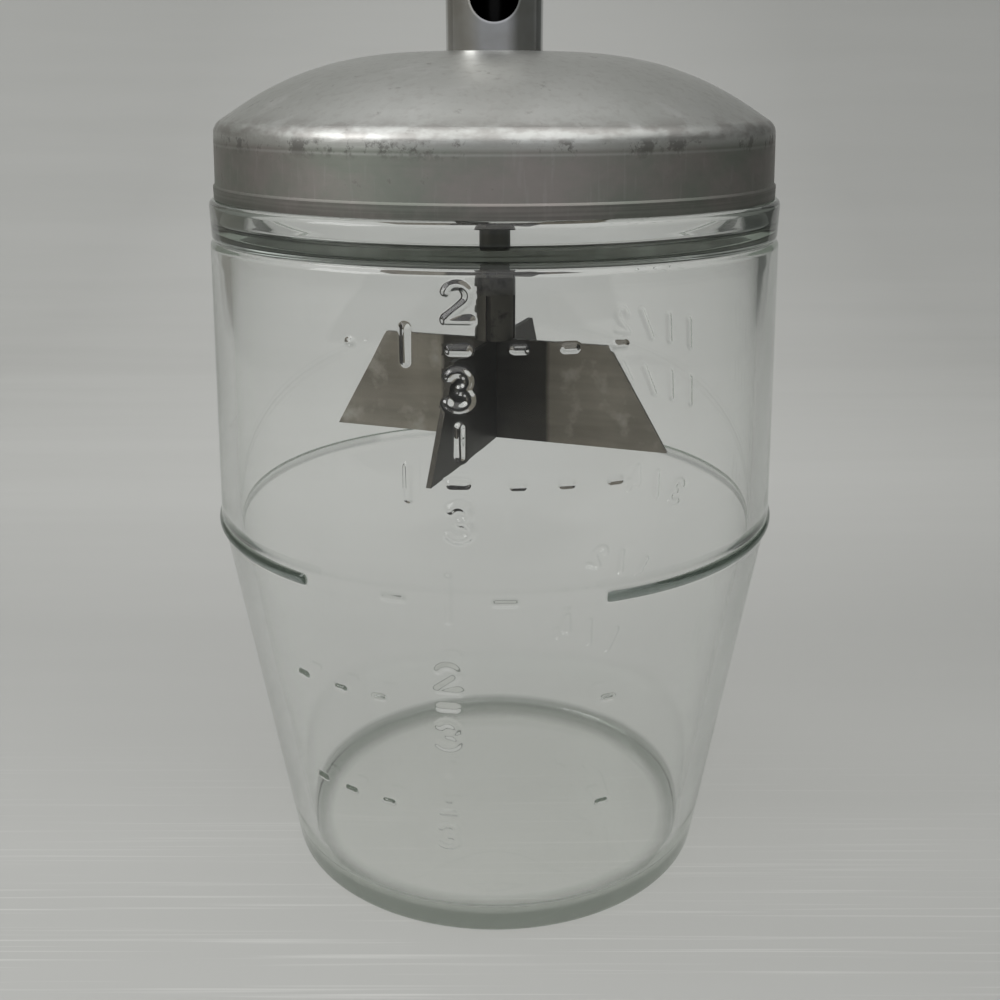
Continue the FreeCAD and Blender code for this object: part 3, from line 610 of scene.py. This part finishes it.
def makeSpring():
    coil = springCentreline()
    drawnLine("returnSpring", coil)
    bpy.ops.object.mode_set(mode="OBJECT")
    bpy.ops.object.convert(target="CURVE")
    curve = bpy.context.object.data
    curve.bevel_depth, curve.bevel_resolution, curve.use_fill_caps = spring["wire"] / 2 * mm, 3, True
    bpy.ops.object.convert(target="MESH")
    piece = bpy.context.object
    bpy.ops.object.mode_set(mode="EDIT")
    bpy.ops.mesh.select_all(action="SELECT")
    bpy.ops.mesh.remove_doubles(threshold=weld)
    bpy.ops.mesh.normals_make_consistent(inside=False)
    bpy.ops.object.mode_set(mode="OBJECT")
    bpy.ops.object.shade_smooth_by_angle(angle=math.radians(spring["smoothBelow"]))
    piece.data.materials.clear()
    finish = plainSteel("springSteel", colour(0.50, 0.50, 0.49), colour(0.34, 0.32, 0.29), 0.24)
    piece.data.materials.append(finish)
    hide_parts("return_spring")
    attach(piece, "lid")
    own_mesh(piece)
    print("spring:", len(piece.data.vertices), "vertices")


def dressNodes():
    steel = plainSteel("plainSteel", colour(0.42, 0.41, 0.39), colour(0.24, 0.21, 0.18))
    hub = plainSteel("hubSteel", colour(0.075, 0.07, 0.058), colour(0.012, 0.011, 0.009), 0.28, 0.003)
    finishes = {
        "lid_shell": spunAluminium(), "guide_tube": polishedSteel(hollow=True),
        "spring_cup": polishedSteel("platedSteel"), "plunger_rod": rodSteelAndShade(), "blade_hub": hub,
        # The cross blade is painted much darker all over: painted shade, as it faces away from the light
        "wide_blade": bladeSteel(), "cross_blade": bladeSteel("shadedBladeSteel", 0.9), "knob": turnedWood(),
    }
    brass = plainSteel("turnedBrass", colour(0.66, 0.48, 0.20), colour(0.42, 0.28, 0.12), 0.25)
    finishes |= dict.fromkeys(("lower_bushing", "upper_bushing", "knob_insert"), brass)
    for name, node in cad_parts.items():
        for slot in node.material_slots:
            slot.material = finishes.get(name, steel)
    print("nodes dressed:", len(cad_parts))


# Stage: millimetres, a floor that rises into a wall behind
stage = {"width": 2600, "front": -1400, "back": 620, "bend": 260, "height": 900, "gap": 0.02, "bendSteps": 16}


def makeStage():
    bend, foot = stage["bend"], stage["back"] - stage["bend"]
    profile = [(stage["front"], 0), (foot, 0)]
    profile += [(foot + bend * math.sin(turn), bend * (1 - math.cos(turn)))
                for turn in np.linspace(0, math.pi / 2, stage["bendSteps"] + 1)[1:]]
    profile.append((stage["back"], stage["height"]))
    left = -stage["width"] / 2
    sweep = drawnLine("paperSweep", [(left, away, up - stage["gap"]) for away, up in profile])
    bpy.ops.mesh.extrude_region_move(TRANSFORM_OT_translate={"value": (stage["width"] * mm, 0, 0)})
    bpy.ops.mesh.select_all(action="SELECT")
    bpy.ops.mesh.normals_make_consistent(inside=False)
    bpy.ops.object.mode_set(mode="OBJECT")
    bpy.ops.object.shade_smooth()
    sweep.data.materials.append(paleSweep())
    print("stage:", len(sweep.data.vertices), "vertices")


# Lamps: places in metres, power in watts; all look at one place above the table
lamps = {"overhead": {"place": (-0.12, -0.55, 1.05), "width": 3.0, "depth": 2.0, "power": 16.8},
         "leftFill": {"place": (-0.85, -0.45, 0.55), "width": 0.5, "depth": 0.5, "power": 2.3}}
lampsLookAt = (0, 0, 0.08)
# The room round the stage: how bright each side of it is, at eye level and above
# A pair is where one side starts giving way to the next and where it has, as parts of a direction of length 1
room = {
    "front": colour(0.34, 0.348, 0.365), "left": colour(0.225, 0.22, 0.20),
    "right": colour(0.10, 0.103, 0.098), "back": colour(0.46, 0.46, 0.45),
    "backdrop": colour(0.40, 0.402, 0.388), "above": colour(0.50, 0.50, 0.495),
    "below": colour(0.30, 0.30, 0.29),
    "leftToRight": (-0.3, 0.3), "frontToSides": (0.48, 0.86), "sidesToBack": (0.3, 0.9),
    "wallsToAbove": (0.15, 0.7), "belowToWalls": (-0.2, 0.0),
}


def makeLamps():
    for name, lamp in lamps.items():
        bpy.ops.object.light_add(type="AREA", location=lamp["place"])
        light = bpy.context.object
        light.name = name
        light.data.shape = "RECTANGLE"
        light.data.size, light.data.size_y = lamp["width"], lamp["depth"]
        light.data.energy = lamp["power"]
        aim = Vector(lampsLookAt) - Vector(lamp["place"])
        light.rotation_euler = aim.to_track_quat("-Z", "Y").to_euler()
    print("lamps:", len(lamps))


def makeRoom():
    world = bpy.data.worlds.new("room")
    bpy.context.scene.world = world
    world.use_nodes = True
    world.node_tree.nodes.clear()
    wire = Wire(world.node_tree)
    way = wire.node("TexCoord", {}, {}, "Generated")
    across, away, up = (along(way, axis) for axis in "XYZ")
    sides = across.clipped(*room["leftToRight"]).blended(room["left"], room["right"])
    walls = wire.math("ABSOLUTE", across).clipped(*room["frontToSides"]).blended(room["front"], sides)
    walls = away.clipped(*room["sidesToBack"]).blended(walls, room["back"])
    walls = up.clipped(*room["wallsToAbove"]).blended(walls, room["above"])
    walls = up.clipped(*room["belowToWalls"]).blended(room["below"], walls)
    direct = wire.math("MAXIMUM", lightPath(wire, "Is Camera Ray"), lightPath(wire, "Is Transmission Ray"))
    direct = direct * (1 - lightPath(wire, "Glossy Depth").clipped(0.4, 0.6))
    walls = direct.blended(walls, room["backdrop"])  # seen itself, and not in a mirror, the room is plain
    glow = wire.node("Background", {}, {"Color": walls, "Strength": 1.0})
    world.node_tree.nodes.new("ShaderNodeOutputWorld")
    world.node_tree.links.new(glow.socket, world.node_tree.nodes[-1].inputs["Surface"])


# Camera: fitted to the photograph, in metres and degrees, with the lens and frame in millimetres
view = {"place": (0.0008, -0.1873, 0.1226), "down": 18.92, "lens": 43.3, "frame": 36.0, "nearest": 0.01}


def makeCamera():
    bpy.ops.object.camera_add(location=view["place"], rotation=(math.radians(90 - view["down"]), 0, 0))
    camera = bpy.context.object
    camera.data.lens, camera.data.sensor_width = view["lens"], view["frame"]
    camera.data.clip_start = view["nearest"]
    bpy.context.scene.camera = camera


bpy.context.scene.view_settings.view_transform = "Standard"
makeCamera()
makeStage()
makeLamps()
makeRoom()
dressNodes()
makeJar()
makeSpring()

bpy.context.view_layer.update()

◆ REQUIRED WORK
Which lines hold the string "finishes"? Copy all of them from the data above.

◆ OUTPUT OF THE TASK
Continue the FreeCAD and Blender code for this object: part 3, from line 610 of scene.py. This part finishes it.
    finishes = {
    finishes |= dict.fromkeys(("lower_bushing", "upper_bushing", "knob_insert"), brass)
            slot.material = finishes.get(name, steel)